In fact, when a listener feels emotionally attached to a storyline, his brain activity mimics that of the person telling the story, according to research from Princeton University. Basically, what’s happening in your mind is happening in his.
It’s the same reason many authors choose not to describe the physical features of the main character in their books. If the lead role stays faceless, the reader can picture himself running down the bad guy or waking up next to the beautiful woman. The events matter to him.
3. Build Toward a Conflict
From Pixar films to high-school plays to magazine features, every good story needs a conflict, says Jonah Willihnganz, director of the Stanford Storytelling Project at Stanford University.
What counts as conflict? It can be as epic as being lost in the woods alone with a broken ankle, or as subtle as the tension between you and your neighbor.
The most impactful stories, however, have both external (like fighting a person) and internal conflict (like battling a compulsion), Willihnganz says.
4. Acknowledge the Crowd
Show plenty of emotion, says Allison. Relaying your happiness, sadness, excitement, anger, or fear makes you seem authentic and trustworthy to your listeners. They’ll want to hear your story if you seem more likeable.
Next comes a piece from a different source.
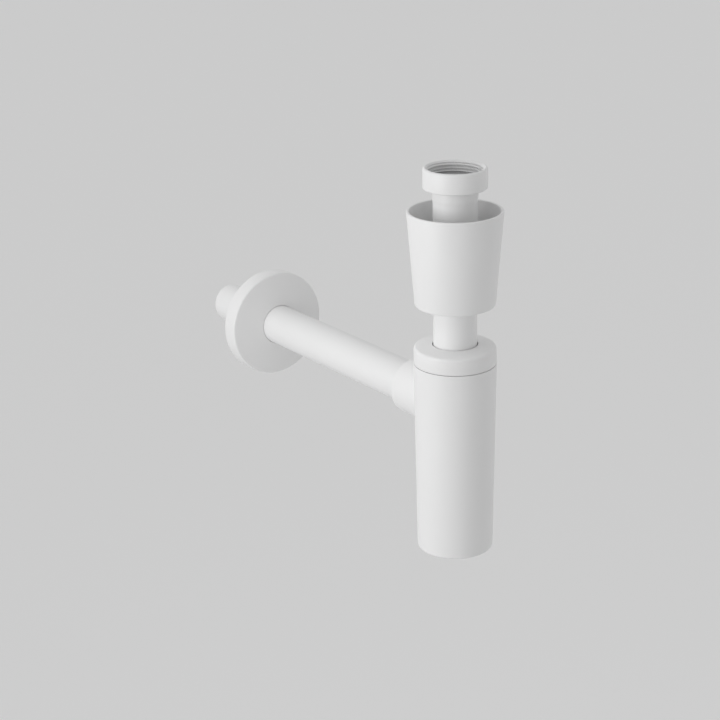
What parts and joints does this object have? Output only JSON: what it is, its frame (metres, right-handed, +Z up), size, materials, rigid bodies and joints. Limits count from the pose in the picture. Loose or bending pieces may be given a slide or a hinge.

Plus, it helps engage your audience.
Remember the stern look you got from your dad when he caught you with a porno mag in grade school? Flash the crowd the same menacing stare.
If your theatrics don’t work, speak to them directly to grab their attention, says Allison: “You know exactly what I’m talking about!” or “Can you imagine yourself in that position?”
5. Make It Memorable
Guys typically dramatize 20 percent of a story and explain 80 percent, says Willihnganz. Reverse that ratio: Deliver your story like an unfolding movie plot, only including brief asides about how you or the main character feels at a few key points.
If you need to incorporate data into the discussion, do so with an anecdote.
Statistics alone have a retention rate of 5 to 10 percent, according to research from Stanford. But when those stats are paired with short stories highlighting their importance, retention rates increase to 65 to 70 percent.
Say you want to convey the growth of your current company to your employees. Then start with a tale about the business’ humble beginnings. Suddenly, your audience isn’t thinking in graphs and charts, they’re consuming the information as an uplifting story that’ll not only stick with them, but energize them.
6. Cut Your Story In Half
Edit down your story as much as possible, Myles says.
Additional details take away from your mission statement. For instance, no one cares what shirt you were wearing or what time of day it was. Instead, trim the fat and just stick to a handful of interesting details that help drive home your message.
“When you’re telling your story, you have to read people,” Myles says. If they’re not smiling or laughing or nodding their heads, then you’re probably offering up too many details.
Same goes for choosing your words: Whereas adjectives are necessary to paint a picture, our brains are wired to ignore certain overused words and phrases, reports a study in the Journal of Neuropathology and Experimental Neurology.
Some of those phrases include “rough day,” “slippery slope,” “bumpy road,” “smooth talker,” and “wet behind the ears,” according to the research.
Scientists say the part of your brain that experiences emotions—the frontal cortex—can’t engage with trite expressions, so cut out clichés to avoid losing your audience.
7. Rescue Your Story
The cold, hard truth: Despite all this advice, sometimes a story will just fall flat.
So how do you save face? “There’s nothing funnier than being self-deprecating,” Myles says.
Plus, this kind of humour can actually help you seem more charming, dependable, and intellectual, according to a study from Seattle University.
Try: “You know, when I started this story, it sounded way more interesting in my head,” or, “So I’m realizing now that this story could’ve been over as soon as it started.”
And if all else fails, end with the classic line, “. . . and then I found 5 dollars.” Who doesn’t love a rags-to-riches story?